Nonprofit raised $34M for North Bay fire relief

In the days and weeks after the North Bay Fires, a San Francisco based nonprofit called Tipping Point raised nearly $34 million for fire relief. 

The Tipping Point Emergency Relief Fund was created to help organization hardest hit by the fires, including Santa Rosa Community Health. The medical organization received a $4.25 million grant from Tipping Point which helped ensure their patients could continue to receive care. 

Santa Rosa Community Health purchased several portable structures called a “Clinic in a Can.” The small shipping containers have been converted into exam rooms. Each can is fully equipped with medical supplies, a computer, and exam chair. 

Family Nurse Practitioner Debra Rawson typically see 20 patients a day in the portable exam rooms.

“When patients come sometimes they are a little taken aback by coming out to the cans,” Rawson said. “Once they come inside, they’re like, ‘Wow this is really great.’”

Santa Rosa Community Health installed the clinics in the parking lot of one of their 11 locations in January after their Vista Campus was destroyed last October. The facility sustained extreme water and fire damage and had to be torn down. 

Construction is underway to rebuild the Vista Campus in the same location on Round Barn Circle in Santa Rosa. CEO of Santa Rosa Community Health Naomi Fuchs said construction on the 42,000 square foot facility is expected to be complete in August 2019. The Vista Campus was their largest primary care clinic that served more than 24,000 patients a year, the majority of which are the low income.

“Half of our patients got their medical care here and of course it was also half of our revenue,” Fuchs said. “We were closed for one day in that entire firestorm and we opened on Tuesday at all of the sites that were able to open with staff that was able to be there.” 

Santa Rosa community health was able to rebuild, purchase the clinics in a can, and most importantly continue care in the community thanks to the $4.25 million grant from Tipping Point. The San Francisco based non-profit organization fights poverty in the Bay Area. 

The Tipping Point Emergency Relief Fund raised nearly $34 million after the organization hosted the “Band Together Bay Area” and “Band Together 2” benefit concerts. 

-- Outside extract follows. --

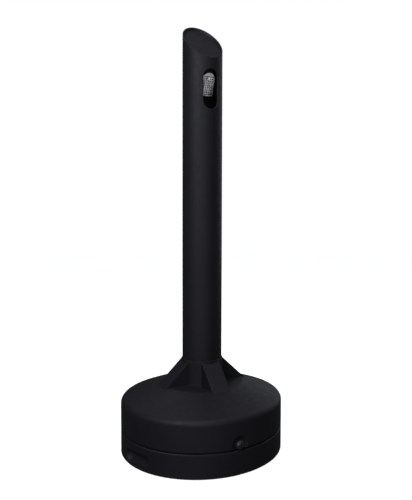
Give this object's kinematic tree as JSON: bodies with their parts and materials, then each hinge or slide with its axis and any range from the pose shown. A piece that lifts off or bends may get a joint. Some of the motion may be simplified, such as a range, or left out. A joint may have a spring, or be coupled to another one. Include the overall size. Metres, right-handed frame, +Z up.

Tipping Point Chief of Staff Karina Moreno said the money was distributed to 48 organizations in health, housing, employment, and social services.

“The reason we got involved was simple; People were suffering and we were in a position to help,” Moreno said. “This was a real community effort and it was a symbol of our community coming together for our neighbors in need.”

Fuchs called Tipping Point one of their heroes. She said the money has helped in other ways too and at their other campuses. 
She noted there were 180 employees at the Vista Campus and all of them were able to keep their jobs and work at other locations. 

Rawson said she is looking forward to moving back to Vista Campus next year when it is complete, but for now the clinics in a can will do just fine. 

“I think we can do anything in here that we can do in the clinic,” she added.